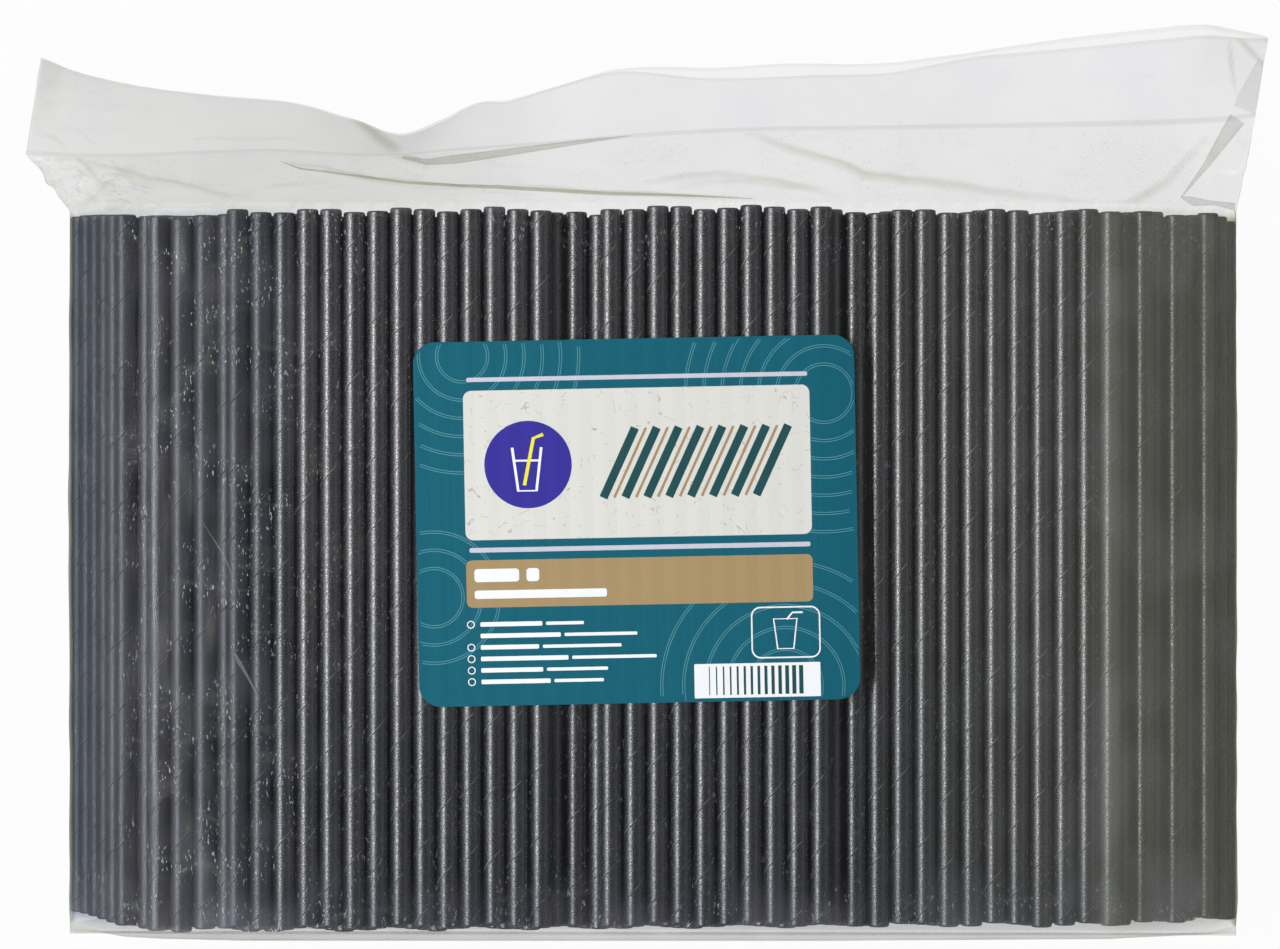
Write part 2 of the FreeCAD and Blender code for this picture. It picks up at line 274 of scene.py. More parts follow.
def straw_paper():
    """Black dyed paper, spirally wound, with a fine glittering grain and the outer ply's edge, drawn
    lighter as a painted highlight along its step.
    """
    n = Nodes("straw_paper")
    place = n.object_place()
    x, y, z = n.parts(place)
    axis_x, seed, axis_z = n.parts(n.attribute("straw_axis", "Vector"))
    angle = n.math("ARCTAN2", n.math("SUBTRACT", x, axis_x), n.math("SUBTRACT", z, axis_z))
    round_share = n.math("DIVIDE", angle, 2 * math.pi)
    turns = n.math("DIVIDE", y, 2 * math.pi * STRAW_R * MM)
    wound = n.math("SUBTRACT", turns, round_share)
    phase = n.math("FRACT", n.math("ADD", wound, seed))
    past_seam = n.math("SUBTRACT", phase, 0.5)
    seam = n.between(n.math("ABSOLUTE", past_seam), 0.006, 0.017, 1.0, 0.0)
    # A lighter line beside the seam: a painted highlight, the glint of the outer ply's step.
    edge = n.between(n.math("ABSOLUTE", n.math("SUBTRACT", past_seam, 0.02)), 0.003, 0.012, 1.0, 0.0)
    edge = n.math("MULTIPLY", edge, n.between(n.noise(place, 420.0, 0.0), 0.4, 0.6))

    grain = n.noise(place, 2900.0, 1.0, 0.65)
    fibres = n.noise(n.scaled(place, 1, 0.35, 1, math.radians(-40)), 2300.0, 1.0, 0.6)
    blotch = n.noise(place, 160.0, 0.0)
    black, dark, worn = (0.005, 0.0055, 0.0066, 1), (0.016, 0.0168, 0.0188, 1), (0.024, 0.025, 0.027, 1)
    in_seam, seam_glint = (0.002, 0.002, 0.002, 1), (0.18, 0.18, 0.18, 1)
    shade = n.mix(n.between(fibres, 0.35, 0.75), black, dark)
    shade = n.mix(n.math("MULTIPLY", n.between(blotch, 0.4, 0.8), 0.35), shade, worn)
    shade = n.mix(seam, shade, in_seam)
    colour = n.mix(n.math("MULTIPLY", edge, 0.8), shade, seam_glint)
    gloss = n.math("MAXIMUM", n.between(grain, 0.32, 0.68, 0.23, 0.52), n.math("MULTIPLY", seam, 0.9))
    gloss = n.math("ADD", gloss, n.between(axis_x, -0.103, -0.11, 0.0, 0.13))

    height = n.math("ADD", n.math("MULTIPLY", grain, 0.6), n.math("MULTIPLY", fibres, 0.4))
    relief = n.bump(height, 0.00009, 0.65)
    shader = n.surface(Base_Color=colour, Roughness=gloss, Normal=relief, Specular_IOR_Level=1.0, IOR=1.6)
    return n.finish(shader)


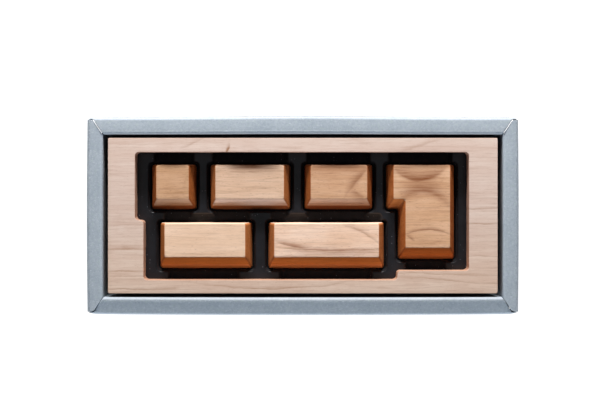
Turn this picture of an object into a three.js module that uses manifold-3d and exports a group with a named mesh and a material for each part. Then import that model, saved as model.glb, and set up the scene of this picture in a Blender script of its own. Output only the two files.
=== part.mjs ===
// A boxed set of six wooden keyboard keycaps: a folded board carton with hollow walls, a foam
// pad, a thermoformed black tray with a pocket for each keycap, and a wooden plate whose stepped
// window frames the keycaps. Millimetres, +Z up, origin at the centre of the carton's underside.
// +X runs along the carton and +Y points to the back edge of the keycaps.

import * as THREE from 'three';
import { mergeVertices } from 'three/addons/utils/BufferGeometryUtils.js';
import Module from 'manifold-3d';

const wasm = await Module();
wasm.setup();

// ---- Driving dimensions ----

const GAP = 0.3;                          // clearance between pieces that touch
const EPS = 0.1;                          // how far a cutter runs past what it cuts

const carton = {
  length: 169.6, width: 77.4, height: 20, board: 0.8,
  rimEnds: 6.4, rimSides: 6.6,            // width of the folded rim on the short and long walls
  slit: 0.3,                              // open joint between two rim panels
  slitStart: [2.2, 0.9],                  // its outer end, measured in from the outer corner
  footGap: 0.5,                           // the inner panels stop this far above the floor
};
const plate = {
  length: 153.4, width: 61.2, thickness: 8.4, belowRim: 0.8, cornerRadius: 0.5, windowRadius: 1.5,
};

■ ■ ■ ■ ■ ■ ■

Repeat each record exactly. Omit nothing.

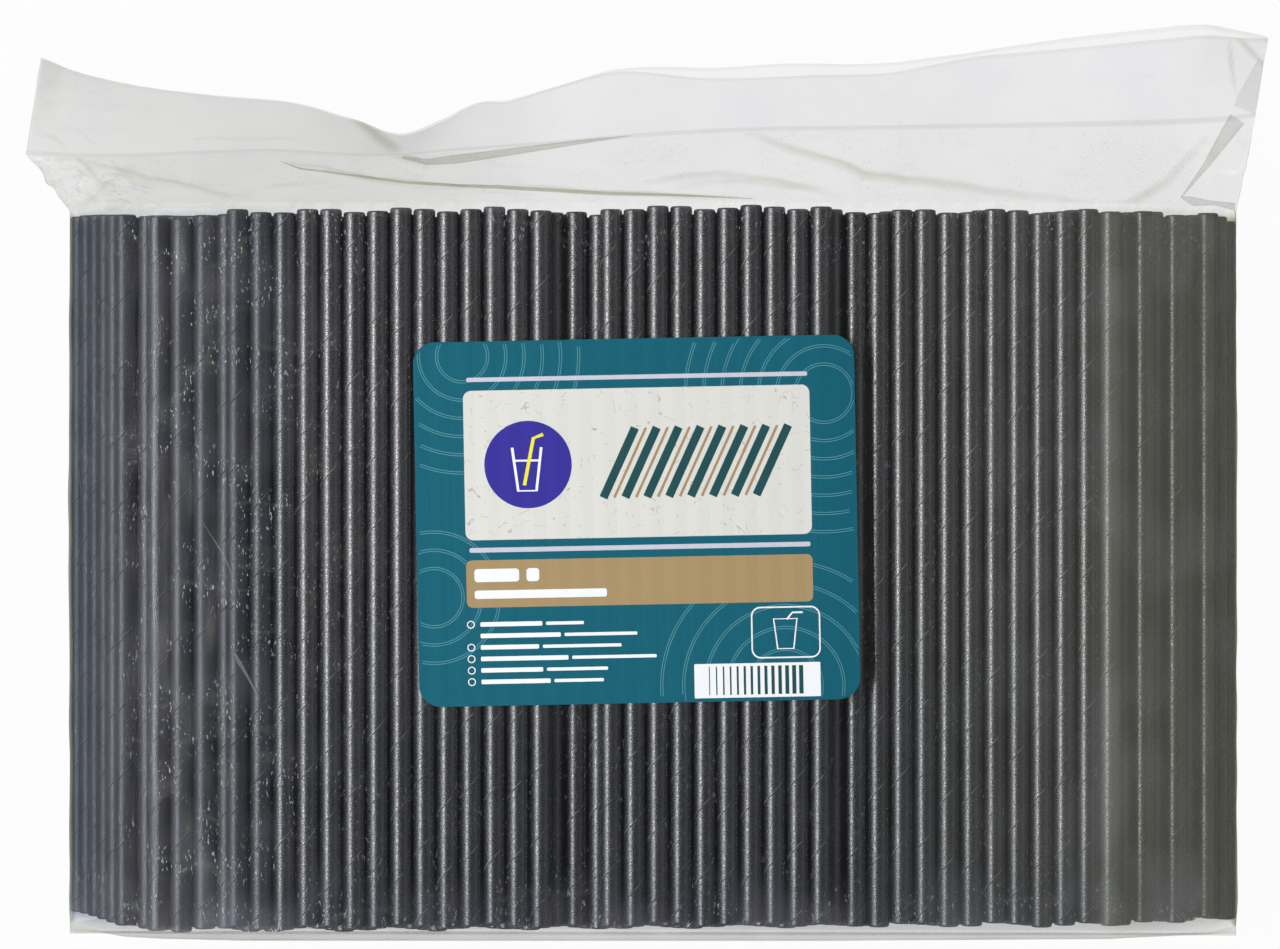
Write part 2 of the FreeCAD and Blender code for this picture. It picks up at line 274 of scene.py. More parts follow.
def straw_paper():
    """Black dyed paper, spirally wound, with a fine glittering grain and the outer ply's edge, drawn
    lighter as a painted highlight along its step.
    """
    n = Nodes("straw_paper")
    place = n.object_place()
    x, y, z = n.parts(place)
    axis_x, seed, axis_z = n.parts(n.attribute("straw_axis", "Vector"))
    angle = n.math("ARCTAN2", n.math("SUBTRACT", x, axis_x), n.math("SUBTRACT", z, axis_z))
    round_share = n.math("DIVIDE", angle, 2 * math.pi)
    turns = n.math("DIVIDE", y, 2 * math.pi * STRAW_R * MM)
    wound = n.math("SUBTRACT", turns, round_share)
    phase = n.math("FRACT", n.math("ADD", wound, seed))
    past_seam = n.math("SUBTRACT", phase, 0.5)
    seam = n.between(n.math("ABSOLUTE", past_seam), 0.006, 0.017, 1.0, 0.0)
    # A lighter line beside the seam: a painted highlight, the glint of the outer ply's step.
    edge = n.between(n.math("ABSOLUTE", n.math("SUBTRACT", past_seam, 0.02)), 0.003, 0.012, 1.0, 0.0)
    edge = n.math("MULTIPLY", edge, n.between(n.noise(place, 420.0, 0.0), 0.4, 0.6))

    grain = n.noise(place, 2900.0, 1.0, 0.65)
    fibres = n.noise(n.scaled(place, 1, 0.35, 1, math.radians(-40)), 2300.0, 1.0, 0.6)
    blotch = n.noise(place, 160.0, 0.0)
    black, dark, worn = (0.005, 0.0055, 0.0066, 1), (0.016, 0.0168, 0.0188, 1), (0.024, 0.025, 0.027, 1)
    in_seam, seam_glint = (0.002, 0.002, 0.002, 1), (0.18, 0.18, 0.18, 1)
    shade = n.mix(n.between(fibres, 0.35, 0.75), black, dark)
    shade = n.mix(n.math("MULTIPLY", n.between(blotch, 0.4, 0.8), 0.35), shade, worn)
    shade = n.mix(seam, shade, in_seam)
    colour = n.mix(n.math("MULTIPLY", edge, 0.8), shade, seam_glint)
    gloss = n.math("MAXIMUM", n.between(grain, 0.32, 0.68, 0.23, 0.52), n.math("MULTIPLY", seam, 0.9))
    gloss = n.math("ADD", gloss, n.between(axis_x, -0.103, -0.11, 0.0, 0.13))

    height = n.math("ADD", n.math("MULTIPLY", grain, 0.6), n.math("MULTIPLY", fibres, 0.4))
    relief = n.bump(height, 0.00009, 0.65)
    shader = n.surface(Base_Color=colour, Roughness=gloss, Normal=relief, Specular_IOR_Level=1.0, IOR=1.6)
    return n.finish(shader)


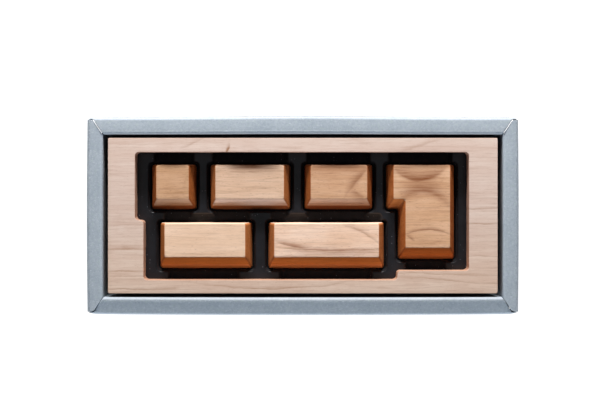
Turn this picture of an object into a three.js module that uses manifold-3d and exports a group with a named mesh and a material for each part. Then import that model, saved as model.glb, and set up the scene of this picture in a Blender script of its own. Output only the two files.
=== part.mjs ===
// A boxed set of six wooden keyboard keycaps: a folded board carton with hollow walls, a foam
// pad, a thermoformed black tray with a pocket for each keycap, and a wooden plate whose stepped
// window frames the keycaps. Millimetres, +Z up, origin at the centre of the carton's underside.
// +X runs along the carton and +Y points to the back edge of the keycaps.

import * as THREE from 'three';
import { mergeVertices } from 'three/addons/utils/BufferGeometryUtils.js';
import Module from 'manifold-3d';

const wasm = await Module();
wasm.setup();

// ---- Driving dimensions ----

const GAP = 0.3;                          // clearance between pieces that touch
const EPS = 0.1;                          // how far a cutter runs past what it cuts

const carton = {
  length: 169.6, width: 77.4, height: 20, board: 0.8,
  rimEnds: 6.4, rimSides: 6.6,            // width of the folded rim on the short and long walls
  slit: 0.3,                              // open joint between two rim panels
  slitStart: [2.2, 0.9],                  // its outer end, measured in from the outer corner
  footGap: 0.5,                           // the inner panels stop this far above the floor
};
const plate = {
  length: 153.4, width: 61.2, thickness: 8.4, belowRim: 0.8, cornerRadius: 0.5, windowRadius: 1.5,
};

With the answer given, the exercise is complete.